The City Council created the Housing/Rent Stabilization Work Group of 25 renters, landlords, property developers and other stakeholders to discuss and recommend rent control policies on April 23, 2022. From September to December 2022, the work group created two different rent control proposals.

The first proposal matched St. Paul’s 3% rent hike ban, limited exemptions and did not adjust for inflation. The second proposal provided exemptions for new construction and subsidized affordable housing and adjusted for inflation.

Co-director of Inquilinxs Unidxs por Justicia (United Renters for Justice) and a member of the work group, Jennifer Arnold, said while the policy is not perfect, the city needs to pass something to help renters.

“Renters are suffering,” Arnold said. “Even an imperfect policy can protect some renters against the rent increases we are seeing.”

City staff analyzed both proposals in a report, concluding “the costs and detrimental impacts of a rent stabilization policy would outweigh any potential benefits in addressing renter cost-burden.”

In a 7-5 vote, the City Council passed a motion to direct the city attorney’s office to craft a rent control policy to match the recommendations of the workgroup.

Councilmember Jamal Osman (Ward 6), who voted in favor of the motion, said city staff did not have the time or resources they needed to reach their conclusion.

“I don’t think the staff had enough time to look at the data and I don’t think they had considered many things,” Osman said.

Councilmember LaTrisha Vetaw (Ward 4), who voted against the motion, said her colleagues were making a mistake by dismissing the city staff’s report.

“The city’s own staff told the council that rent control would be counterproductive to solving our housing crisis,” Vetaw said in a letter to the Star Tribune. “Yet, many of my colleagues persist in pushing a narrative that rent control is the solution.”

The city attorney’s office should be done making the policy by the end of June or early July, according to Payne.

Payne, who voted in favor of the motion, said while he knows rent control is not the perfect solution to housing insecurity, it is an important first step.

“It’s not a silver bullet that’s going to solve our housing crisis,” Payne said. “This isn’t going to solve all of our housing problems, but it will solve some very specific ones.”

Frey vows to veto

In the past, Frey had said he would veto the 3% policy recommended by the committee and confirmed hours after the motion passed he still would.
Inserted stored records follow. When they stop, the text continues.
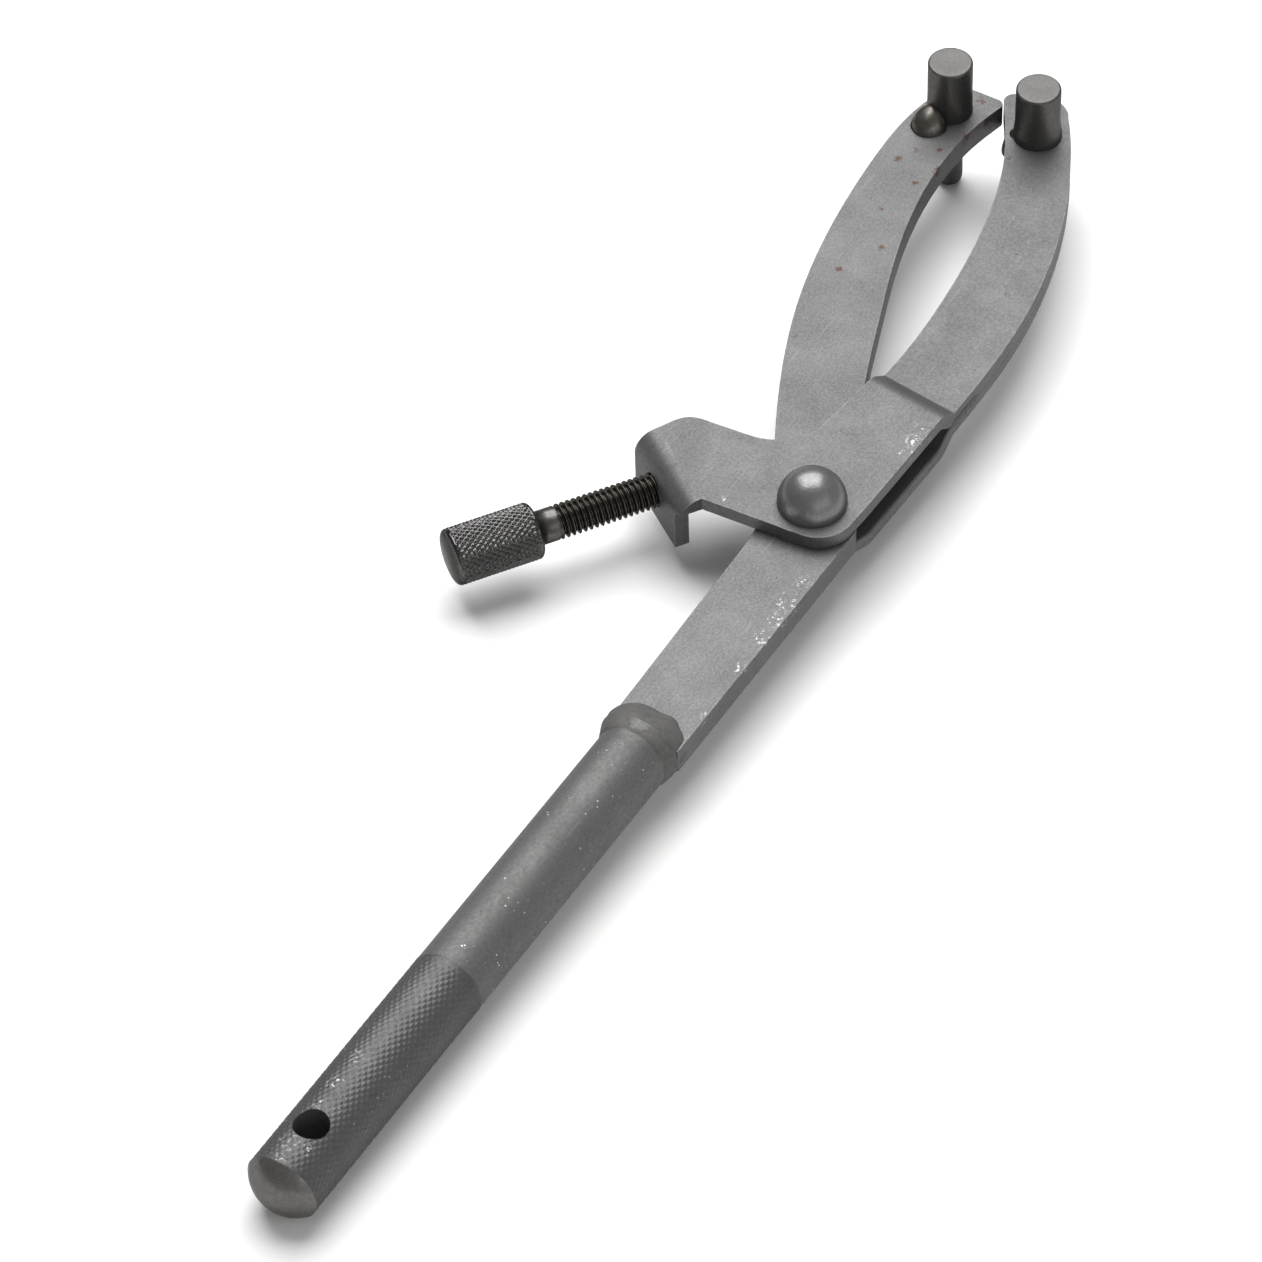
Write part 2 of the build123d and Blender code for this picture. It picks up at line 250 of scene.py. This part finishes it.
def rounded_profile(corners, steps=6):
    """A polyline of (radius, height, rounding) with each corner rounded by a short curve."""
    points = [np.array(corners[0][:2], float)]
    for before, here, after in zip(corners, corners[1:], corners[2:]):
        corner = np.array(here[:2], float)
        to_before = np.array(before[:2], float) - corner
        to_after = np.array(after[:2], float) - corner
        reach_before = min(here[2], 0.49 * np.linalg.norm(to_before))
        reach_after = min(here[2], 0.49 * np.linalg.norm(to_after))
        start = corner + to_before / np.linalg.norm(to_before) * reach_before
        end = corner + to_after / np.linalg.norm(to_after) * reach_after
        for t in np.linspace(0, 1, steps):
            points.append((1 - t) ** 2 * start + 2 * t * (1 - t) * corner + t * t * end)
    points.append(np.array(corners[-1][:2], float))
    return points


def lathe_piece(name, centre, corners, material, body, replaces, around=96):
    """A turned piece standing along Z, from (radius, height, rounding) corners, base first."""
    profile = rounded_profile(corners)
    smallest_r = 0.02
    radii = [max(p[0], smallest_r) for p in profile]
    rings = []
    angles = np.linspace(0, 2 * math.pi, around, endpoint=False)
    for (_, height), radius in zip(profile, radii):
        ring = np.column_stack([np.cos(angles) * radius, np.sin(angles) * radius,
                                np.full(around, height)])
        rings.append(ring + np.array((centre[0], centre[1], 0.0)))
    ends = np.array([(centre[0], centre[1], profile[0][1]), (centre[0], centre[1], profile[-1][1])])
    vertices = np.vstack([*rings, ends])
    return mesh_piece(name, vertices, ring_faces(len(rings), around), material, body, replaces)


def diamonds(angles, s, starts, helix, radius, width):
    """0 on the lands of a diamond knurl and 1 at the bottom of its grooves."""
    lead = starts * math.tan(helix) / (2 * math.pi * radius)
    turns = starts * angles / (2 * math.pi)
    grooves = []
    for sign in (1, -1):
        u = turns + sign * s * lead
        grooves.append(np.clip(1 - np.abs(u - np.round(u)) / width, 0, 1))
    return np.maximum(*grooves)


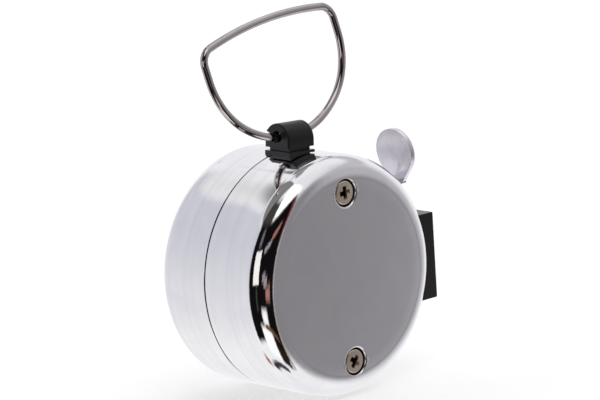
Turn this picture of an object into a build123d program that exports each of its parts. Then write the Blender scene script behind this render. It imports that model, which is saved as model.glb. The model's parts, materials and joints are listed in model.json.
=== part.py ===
from build123d import *
import os
from math import asin, cos, degrees, radians, sin, sqrt

# Hand tally counter, in millimetres.
# Origin: centre of the flat end face that carries the two case screws.
# +X runs along the drum towards the reset knob, -Y faces the number window, +Z points at the finger ring.

# ---------------------------------------------------------------- driving dimensions
case_radius = 22.5
case_length = 29.1
edge_radius = 4.3
wall = 1.0
seam_x = 15.2
seam_gap = 0.28
running_gap = 0.05              # radial clearance of every turning fit

screw_z = 15.86                 # case screws and frame pillars stand this far above and below the axis

wheel_y = -10.5                 # the number wheels' axis
wheel_z = -1.2
wheel_radius = 11.5
wheel_width = 3.5
wheel_pitch = 4.6
wheel_count = 4
window_centre_x = 14.55
shaft_radius = 1.5

gear_teeth = 20
pinion_teeth = 8
module_mm = 0.9
pinion_angle = -30              # direction of the pinion shaft as seen from the wheel axis

ratchet_teeth = 10
ratchet_radius = 4.2
pawl_gap = 0.25                 # room left between a pawl's tip and the ratchet's tips

lever_y = -5.0                  # pivot of the thumb lever
lever_z = 3.5
lever_travel = 12
sheet = 0.95                    # thickness of the lever's sheet metal
tab_x = 10.55
tab_y = -23.24                  # rear face of the thumb tab, at its centre
tab_z = 18.34
tab_radius = 4.63
tab_lean = 4.8
neck_width = 3.0

ring_x = 13.7                   # axis on which the finger ring swings
ring_z = 25.4
ring_wire = 0.75
ring_tilt = 12.3                # the ring leans this far towards the knob end
ring_slide = 6.95               # and has slipped this far round through its holder
holder_y = 0.4
holder_lean = 3                 # the holder stands this far round the drum from the top, leaning with it
holder_offset = 1.71            # its distance in front of the drum's axis before it is turned by that angle

bezel_x = (4.05, 25.05)
bezel_z = (-9.45, 7.05)
bezel_y = (-26.45, -19.6)

# ---------------------------------------------------------------- worked-out dimensions
inner_radius = case_radius - wall
left_end = seam_x - seam_gap / 2
right_start = seam_x + seam_gap / 2
gear_pitch_radius = module_mm * gear_teeth / 2
pinion_pitch_radius = module_mm * pinion_teeth / 2
centre_distance = gear_pitch_radius + pinion_pitch_radius
pinion_y = wheel_y + centre_distance * cos(radians(pinion_angle))
pinion_z = wheel_z + centre_distance * sin(radians(pinion_angle))
wheel_centres = [window_centre_x + wheel_pitch * (i - 1.5) for i in range(wheel_count)]
wheel_names = ["thousands", "hundreds", "tens", "units"]

left_plate_x = (3.4, 4.2)
right_plate_x = (25.8, 26.6)
left_arm_x = (4.5, 5.3)
right_arm_x = (24.6, 25.4)
ratchet_x = (23.3, 24.3)
pawl_x = (23.35, 24.25)


def yz(x, y=0.0, z=0.0):
    """Plane across the drum at x, with its own origin at (y, z), x along +Y and y along +Z."""
    return Plane((x, y, z), x_dir=(0, 1, 0), z_dir=(1, 0, 0))


def box_between(x_range, y_range, z_range, mode=Mode.ADD):
    """A block given by its ranges, added to or cut from the part being built."""
    base = Plane(((x_range[0] + x_range[1]) / 2, (y_range[0] + y_range[1]) / 2, z_range[0]))
    with BuildSketch(base) as section:
        Rectangle(x_range[1] - x_range[0], y_range[1] - y_range[0])
    extrude(section.sketch, amount=z_range[1] - z_range[0], mode=mode)


def rod(x_range, radius, y, z, mode=Mode.ADD):
    """A round bar along X, added to or cut from the part being built."""
    with BuildSketch(yz(x_range[0], y, z)) as section:
        Circle(radius)
    extrude(section.sketch, amount=x_range[1] - x_range[0], mode=mode)


def tube(x_range, outer, inner, y, z):
    """A plain sleeve along X."""
    with BuildSketch(yz(x_range[0], y, z)) as section:
        Circle(outer)
        Circle(inner, mode=Mode.SUBTRACT)
    extrude(section.sketch, amount=x_range[1] - x_range[0])


def link(x_range, start, start_radius, end, end_radius, mode=Mode.ADD):
    """A flat bar across the drum with round ends of two sizes."""
    with BuildSketch(yz(x_range[0])) as section:
        with Locations(start):
            Circle(start_radius)
        with Locations(end):
            Circle(end_radius)
        make_hull()
    extrude(section.sketch, amount=x_range[1] - x_range[0], mode=mode)


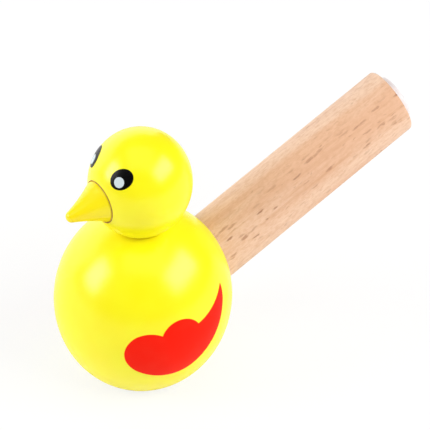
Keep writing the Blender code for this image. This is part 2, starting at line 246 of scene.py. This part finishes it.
class Net:
    """The node tree of a new material, or of the world."""

    def __init__(self, name, tree=None):
        if tree is None:
            self.material = bpy.data.materials.new(name)
            self.material.use_nodes = True
            tree = self.material.node_tree
        self.tree = tree
        self.tree.nodes.clear()

    def add(self, kind, settings, inputs):
        """Add a node, set it up, and give its sockets their values or links."""
        node = self.tree.nodes.new("ShaderNode" + kind)
        for name, value in settings.items():
            setattr(node, name, value)
        for name, value in inputs.items():
            socket = node.inputs[name]
            if isinstance(value, Wire):
                self.tree.links.new(value.socket, socket)
            else:
                socket.default_value = value
        return Made(self, node)

    def place(self, frame):
        """Object coordinates in millimetres, in a piece's own frame."""
        coordinates = self.add("TexCoord", {}, {})["Object"]
        inputs = {
            "Vector": coordinates,
            "Location": frame.translation,
            "Rotation": frame.to_euler(),
            "Scale": (MM, MM, MM),
        }
        return self.add("Mapping", {"vector_type": "TEXTURE"}, inputs)["Vector"]

    def stretch(self, vector, scale, shift=(0, 0, 0)):
        """The vector times the scale, plus the shift."""
        inputs = {0: vector, 1: scale, 2: shift}
        return self.add("VectorMath", {"operation": "MULTIPLY_ADD"}, inputs)["Vector"]

    def noise(self, vector, scale=1.0, detail=2.0, roughness=0.5, distortion=0.0):
        inputs = {
            "Vector": vector,
            "Scale": scale,
            "Detail": detail,
            "Roughness": roughness,
            "Distortion": distortion,
        }
        return self.add("TexNoise", {}, inputs)["Fac"]

    def blend(self, factor, first, second):
        """The first colour where the factor is 0, the second where it is 1."""
        settings = {"data_type": "RGBA"}
        made = self.add("Mix", settings, {0: factor})
        for socket, value in ((made.node.inputs[6], first), (made.node.inputs[7], second)):
            if isinstance(value, Wire):
                self.tree.links.new(value.socket, socket)
            else:
                socket.default_value = (*value, 1.0)
        return Wire(self, made.node.outputs[2])

    def bump(self, height, distance, strength=1.0):
        inputs = {"Height": height, "Distance": distance, "Strength": strength}
        return self.add("Bump", {}, inputs)["Normal"]

    def finish(self, inputs):
        """Close the material with the surface shader and these inputs."""
        shader = self.add("BsdfPrincipled", {}, inputs)["BSDF"]
        self.add("OutputMaterial", {}, {"Surface": shader})
        return self.material


def lacquer(name, colour, thin_colour):
    """Sprayed gloss lacquer: a faint orange peel, and a colour that is a little uneven."""
    net = Net(name)
    place = net.place(WHOLE)
    cloud = net.noise(place, scale=0.11, detail=2.0)
    peel = net.noise(place, scale=0.9, detail=2.0, roughness=0.4)
    wave = net.noise(place, scale=0.16, detail=1.0)
    colour = net.blend(cloud.step(0.35, 0.75), colour, thin_colour)
    height = peel * 0.2 + wave
    return net.finish({
        "Base Color": colour,
        "Roughness": 0.25 + peel * 0.03,
        "Normal": net.bump(height, distance=0.003 * MM, strength=0.5),
        "Specular IOR Level": 0.46,
    })


def print_paint(name, colour, worn_colour, roughness, shine):
    """Printed paint on the lacquer, a little thinner in places."""
    net = Net(name)
    place = net.place(WHOLE)
    cloud = net.noise(place, scale=0.25, detail=3.0)
    peel = net.noise(place, scale=1.3, detail=2.0, roughness=0.4)
    return net.finish({
        "Base Color": net.blend(cloud.step(0.4, 0.8), colour, worn_colour),
        "Roughness": roughness + peel * 0.06,
        "Normal": net.bump(peel, distance=0.01 * MM, strength=0.5),
        "Specular IOR Level": shine,
    })


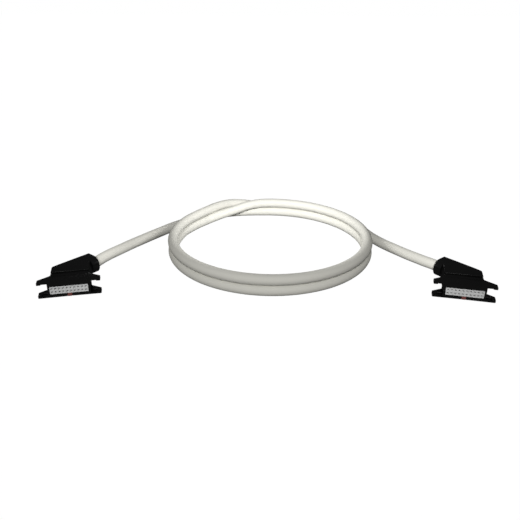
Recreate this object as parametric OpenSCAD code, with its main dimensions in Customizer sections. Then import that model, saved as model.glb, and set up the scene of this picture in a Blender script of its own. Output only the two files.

While initially trying to veto council members Osman and Chughtai’s motion, it was revealed Frey can veto policies, but not motions. 

“I will veto the council’s rent proposal,” Frey said in a statement after the council’s vote. “I do not support a policy that has consistently proven to be counterproductive to housing supply and affordability.”

Arnold said Frey needs to work with rent control advocates to find a compromise.

“The majority of the voters voted for this,” Arnold said. “It’s really important that Mayor Frey takes this seriously and doesn’t just say no, but works to build a compromise.”

If the council approves putting the rent control policy on the November ballot, Frey could then veto it. For rent control to be on the 2023 ballot, it will need support from at least nine council members Frey’s approval or a compromise to be made between him and the city council.

Osman said council members need to compromise to give voters an option on rent control.

“This is a policy our residents wanted,” Osman said. “I’m hoping to compromise and that’s what most of our council members want.”

Arnold said voters need to be given a choice on rent control, even if the policy is not as strong as she would prefer.

“We want the strongest policy possible for renters, but we understand the political reality,” Arnold said. “We think it’s more important to have something than nothing.”

University of Minnesota student Dulce Garcia, who lives at The Quad on Delaware, said the need for affordable housing keeps rising, yet no action is being taken.

“The cost of tuition is going, the cost of living is going up, yet people are still trying to make ends meet,” Garcia said. “It’s just not fair.”